I began in high spirits: the epigram to the first chapter is footnoted, and on following the footnote, I was delighted to see that I would be treated to endnotes in Chicago-style formatting, which is the Johnny Walker of citation styles. The first chapter begins with the fall of the Burmese monarchy to the British in 1885. This seemed like a logical place to begin a history of modern Burma, but the trouble reared its ugly head immediately. Chapter Two is about who the author is and why he wrote the book, and therefore ought to have gone first. It simply serves as an interruption as the second chapter, and while the epigram to Chapter One is from a nineteenth century memoir, the epigram to Chapter Two is a Seinfeld quote, fairly accurately reflecting the decline in scholarly quality. Chapter Three begins well before the birth of Siddhartha Gautama, which cannot be considered "modern" by any stretch of the imagination, and there the scale of the problem became clear. Thant Myint-U is terribly, horribly, unspeakably fond of beginning in the middle, doubling back to the beginning to explain how the middle got to be the middle, then proceeding to the end. The technique of beginning in the middle is legitimately useful in film, where it is called “in medias res,” but is confusing and unpleasant in historical narrative. The book as a whole is in medias res; individual chapters are in medias res, and sometimes the brief sections which make up the chapters are in medias res. This makes the book damned difficult to follow, annoyingly repetitive, and a trifle amateurish. It is not helped by Thant’s habit of sketching the critical middle scene in a sort of fictionalized, novelish way, often devoid of footnotes. The book opens, for instance, with the last king of Burma deciding to flee the palace. But we have no idea what that actual scene was like, and neither does Thant, since he never cites any sources for it. How does he know what these people looked like and what they were feeling? As a trained historian, I know he has no real idea: he’s assumed, and he’s taking some poetic license. That is not the business of history.

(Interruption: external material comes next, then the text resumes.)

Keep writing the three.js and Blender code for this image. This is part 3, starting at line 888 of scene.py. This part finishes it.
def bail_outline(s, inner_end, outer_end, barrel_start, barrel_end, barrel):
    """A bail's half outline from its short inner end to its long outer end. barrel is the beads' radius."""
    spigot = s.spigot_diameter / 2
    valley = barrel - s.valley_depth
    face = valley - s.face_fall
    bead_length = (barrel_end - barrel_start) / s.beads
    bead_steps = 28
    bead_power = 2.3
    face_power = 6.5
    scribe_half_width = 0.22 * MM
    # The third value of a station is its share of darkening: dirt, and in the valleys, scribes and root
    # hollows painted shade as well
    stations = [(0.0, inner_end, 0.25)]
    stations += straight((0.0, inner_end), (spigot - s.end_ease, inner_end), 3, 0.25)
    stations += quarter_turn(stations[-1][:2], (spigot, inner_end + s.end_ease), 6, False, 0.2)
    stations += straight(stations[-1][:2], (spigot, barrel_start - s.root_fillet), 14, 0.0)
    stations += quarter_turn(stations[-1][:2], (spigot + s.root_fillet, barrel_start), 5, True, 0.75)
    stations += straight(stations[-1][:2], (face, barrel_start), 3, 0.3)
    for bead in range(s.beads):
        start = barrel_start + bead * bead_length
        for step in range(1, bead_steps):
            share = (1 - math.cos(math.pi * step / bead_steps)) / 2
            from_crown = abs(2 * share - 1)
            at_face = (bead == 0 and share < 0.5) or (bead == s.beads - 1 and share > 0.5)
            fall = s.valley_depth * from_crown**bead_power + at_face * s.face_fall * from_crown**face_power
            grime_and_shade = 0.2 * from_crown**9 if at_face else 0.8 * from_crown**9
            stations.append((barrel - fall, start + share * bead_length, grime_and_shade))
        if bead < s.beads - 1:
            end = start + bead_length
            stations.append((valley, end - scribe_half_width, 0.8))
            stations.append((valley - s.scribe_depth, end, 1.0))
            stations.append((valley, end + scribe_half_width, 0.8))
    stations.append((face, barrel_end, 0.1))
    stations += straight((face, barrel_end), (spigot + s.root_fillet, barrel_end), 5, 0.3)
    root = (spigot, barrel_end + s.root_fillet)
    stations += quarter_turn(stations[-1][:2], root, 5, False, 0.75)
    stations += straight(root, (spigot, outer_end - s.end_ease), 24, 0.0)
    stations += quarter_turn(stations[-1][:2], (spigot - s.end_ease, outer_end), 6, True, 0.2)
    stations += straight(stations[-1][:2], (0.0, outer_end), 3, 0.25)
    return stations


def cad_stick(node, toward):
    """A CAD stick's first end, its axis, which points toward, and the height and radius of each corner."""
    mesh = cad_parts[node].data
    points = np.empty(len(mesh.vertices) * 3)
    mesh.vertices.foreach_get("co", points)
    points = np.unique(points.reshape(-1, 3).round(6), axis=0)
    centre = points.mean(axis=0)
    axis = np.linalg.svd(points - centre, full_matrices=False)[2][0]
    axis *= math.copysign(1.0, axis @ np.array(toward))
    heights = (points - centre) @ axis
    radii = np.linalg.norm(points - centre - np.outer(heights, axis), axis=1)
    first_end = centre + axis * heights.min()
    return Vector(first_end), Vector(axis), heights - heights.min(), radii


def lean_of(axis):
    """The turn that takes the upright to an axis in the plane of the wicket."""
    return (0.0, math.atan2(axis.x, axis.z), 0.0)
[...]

Furthermore, he tends to rely very heavily on a few books which he effectively summarizes to provide some sense of narrative structure. Chapter One is mostly a summary of his own previous book and A.T.Q. Stewart’s The Pagoda War. The chapter on the Second World War is a summary of General Slim’s excellent Defeat into Victory, and Louis Allen’s Burma, The Longest War. The three chapters on Burma’s ancient and medieval history are interminable and irrelevant. They distract from the point of the book, seem to bear little importance to modern events (except for the point that the Burmese have a successful military history) and squat like a forbidding wall in the center of the book. This is unfortunate, since it will probably deter many readers who don’t care about fifteenth century imperial Burma and will discourage them from pressing on and reaching the very good later chapters. When Thant actually gets around to the British occupation, the Second World War, and the struggle for independence, he is at his best and is often quite good indeed. He has a terrific eye for the strange detail and peculiar character, which never moves the book along, but does at least make it interesting. Sometimes this misfires and he seems to be spouting non sequiturs, and frequently they require that you already know what Whitehall is, and who the Taiping rebels were in order to make any sense at all.

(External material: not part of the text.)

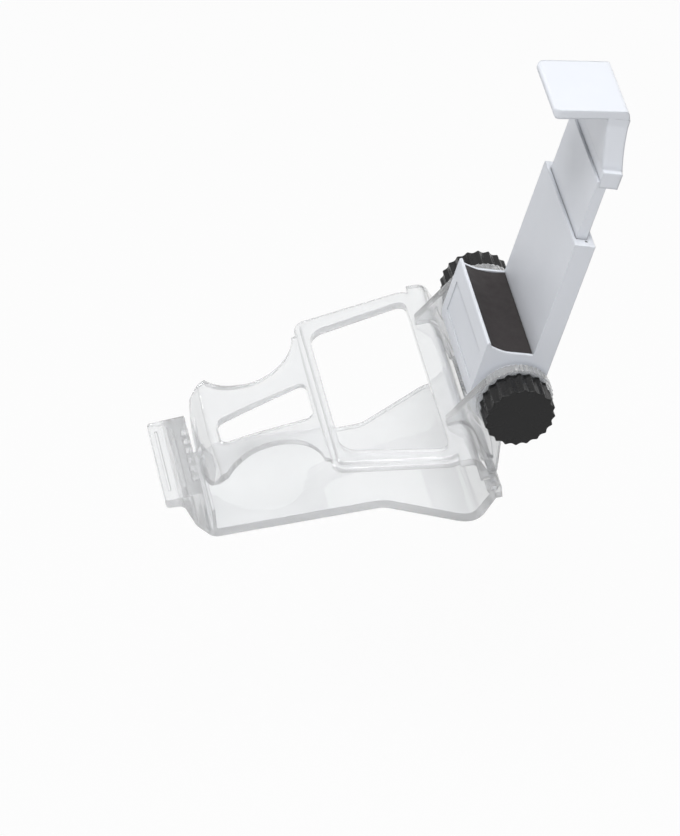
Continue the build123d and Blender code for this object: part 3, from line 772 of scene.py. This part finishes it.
class HOLDER_OT_stage(Operator):
    """Makes the pale floor, the soft light and the camera."""

    bl_idname = "holder.stage"
    bl_label = "Stage"

    def execute(self, context):
        scene = context.scene
        light = scene.holder_light
        self.make_floor(scene)
        self.make_world(scene, light.ambient)
        for name, place, width in LAMPS:
            self.make_lamp(scene, name + "_lamp", place, width, getattr(light, name))
        self.make_camera(scene)
        scene.view_settings.view_transform = "Standard"
        return {"FINISHED"}

    def make_floor(self, scene):
        """The pale paper under the holder."""
        bm = bmesh.new()
        bmesh.ops.create_grid(bm, x_segments=1, y_segments=1, size=FLOOR_REACH)
        bmesh.ops.translate(bm, verts=bm.verts, vec=(0, 0, FLOOR_HEIGHT))
        mesh = bpy.data.meshes.new("pale_floor")
        bm.to_mesh(mesh)
        bm.free()
        floor = bpy.data.objects.new("pale_floor", mesh)
        scene.collection.objects.link(floor)
        tree = FinishTree("pale_floor")
        grain = tree.noise(scale=3, detail=2)
        paper = tree.tones(grain, dark=(0.56, 0.56, 0.56), light=(0.58, 0.58, 0.58))
        matt = tree.add("ShaderNodeBsdfDiffuse", {"Color": paper}).outputs[0]
        mesh.materials.append(tree.finish(white_to_the_eye(tree, matt, FLOOR_WHITENESS)))

    def make_world(self, scene, ambient):
        """An even pale room. Gloss and clear plastic see its walls, a little darker low down."""
        world = bpy.data.worlds.new("white_room")
        world.use_nodes = True
        scene.world = world
        tree = NodeTree(world.node_tree)
        room = tree.add("ShaderNodeBackground", values={"Color": WHITE, "Strength": ambient})
        way = tree.add("ShaderNodeTexCoord").outputs["Generated"]
        height = tree.add("ShaderNodeSeparateXYZ", {0: way}).outputs["Z"]
        walls = tree.between(height, WALL_SHADE, 1.0, WALL_LOW, WALL_HIGH)
        camera = tree.add("ShaderNodeLightPath").outputs["Is Camera Ray"]
        level = tree.math("MAXIMUM", walls, camera)
        white = tree.add("ShaderNodeBackground", {"Strength": level}, {"Color": WHITE})
        seen = {0: tree.seen_plainly(), 1: room.outputs[0], 2: white.outputs[0]}
        mixed = tree.add("ShaderNodeMixShader", seen)
        tree.add("ShaderNodeOutputWorld", {"Surface": mixed.outputs[0]})

    def make_lamp(self, scene, name, place, width, power):
        """A round soft lamp that points at the holder."""
        lamp = bpy.data.lights.new(name, "AREA")
        lamp.shape = "DISK"
        lamp.size = width
        lamp.energy = power
        stand = bpy.data.objects.new(name, lamp)
        scene.collection.objects.link(stand)
        stand.location = place
        aim = LAMP_AIM - Vector(place)
        stand.rotation_euler = aim.to_track_quat("-Z", "Y").to_euler()

    def make_camera(self, scene):
        """The camera at the photograph's view."""
        camera = bpy.data.cameras.new("photo_view")
        camera.sensor_fit = "HORIZONTAL"
        camera.sensor_width = FILM_WIDTH
        camera.lens = VIEW_LENS
        camera_object = bpy.data.objects.new("photo_view", camera)
        scene.collection.objects.link(camera_object)
        turn = Matrix((VIEW_RIGHT, VIEW_UP, VIEW_BACK)).transposed().to_4x4()
        camera_object.matrix_world = Matrix.Translation(VIEW_PLACE) @ turn
        scene.camera = camera_object


class HOLDER_PT_sidebar(Panel):
    """Lists the holder's colours, sizes and making steps."""

    bl_idname = "HOLDER_PT_sidebar"
    bl_label = "Clip-on phone holder"
    bl_space_type = "VIEW_3D"
    bl_region_type = "UI"
    bl_category = "Holder"

    def draw(self, context):
        scene = context.scene
        for group in (scene.holder_colours, scene.holder_sizes, scene.holder_light):
            box = self.layout.box()
            for key in group.__annotations__:
                box.prop(group, key)
        for step in STEPS:
            self.layout.operator(step.bl_idname)


STEPS = (
    HOLDER_OT_clear_clip,
    HOLDER_OT_hinge_pins,
    HOLDER_OT_clamp_shell,
    HOLDER_OT_slide_and_jaw,
    HOLDER_OT_grip_pads,
    HOLDER_OT_small_metal,
    HOLDER_OT_tilt_knobs,
    HOLDER_OT_stage,
)
CLASSES = (FinishColours, DetailSizes, StageLight, *STEPS, HOLDER_PT_sidebar)


def register():
    """Adds the classes and the scene's settings."""
    for cls in CLASSES:
        bpy.utils.register_class(cls)
    bpy.types.Scene.holder_colours = PointerProperty(type=FinishColours)
    bpy.types.Scene.holder_sizes = PointerProperty(type=DetailSizes)
    bpy.types.Scene.holder_light = PointerProperty(type=StageLight)


def unregister():
    """Takes the classes and the scene's settings away."""
    del bpy.types.Scene.holder_light
    del bpy.types.Scene.holder_sizes
    del bpy.types.Scene.holder_colours
    for cls in reversed(CLASSES):
        bpy.utils.unregister_class(cls)


def main():
    """Makes every piece and the stage."""
    register()
    bpy.ops.holder.clear_clip()
    bpy.ops.holder.hinge_pins()
    bpy.ops.holder.clamp_shell()
    bpy.ops.holder.slide_and_jaw()
    bpy.ops.holder.grip_pads()
    bpy.ops.holder.small_metal()
    bpy.ops.holder.tilt_knobs()
    bpy.ops.holder.stage()


if __name__ == "__main__":
    main()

The famous 1988 uprising is discussed in Chapter Two, and then is mainly skipped over in the latter chronological chapter where it would seem to belong. I forgot entire about Chapter Two until I went back and consulted my notes, so for many pages I thought he’d overlooked it. The section on Aung San Suu Kyi is quite brief and perfunctory, possibly due to his conviction that his audience already knows a bit about her. He tends to insert his own and his family’s experience when his fractured narrative is otherwise unable to make a point, and this habit, combined with his choice to devote time and attention in greater proportion to subjects which most interest him undermines any sense that the book is communicating authoritative history. Thant should have cut the “Personal” out of the subtitle and gone with a regular history instead. There is no kind way of saying it, but the tragic flaw in this book is its author.

Nevertheless, I learned a lot about Burma, and can now draw from its colonial experience and modern dictatorship a number of interesting observations which are relevant to general discussions of empire, decolonization, state building, and so forth. It is valuable to know that the Burmese government was set up as a puppet fascist regime by Imperial Japan, that it is comprised of Buddhist Burmese-speakers who are but one of over three hundred ethnic groups, that it has been fighting and killing the Christian Karen people in the Shan states for decades, and that the military is also the only institution likely to survive future years of isolation. Thant even includes fairly logical and persuasive policy recommendations at the end, which is certainly welcome. Interested readers would do well to read Chapters Seven and Nine through Twelve, but skip the medieval sections and the utterly incoherent middle chapter on social history. There is much knowledge to be gained from this book, but you must pry it with some effort from the author’s rather confused clutches.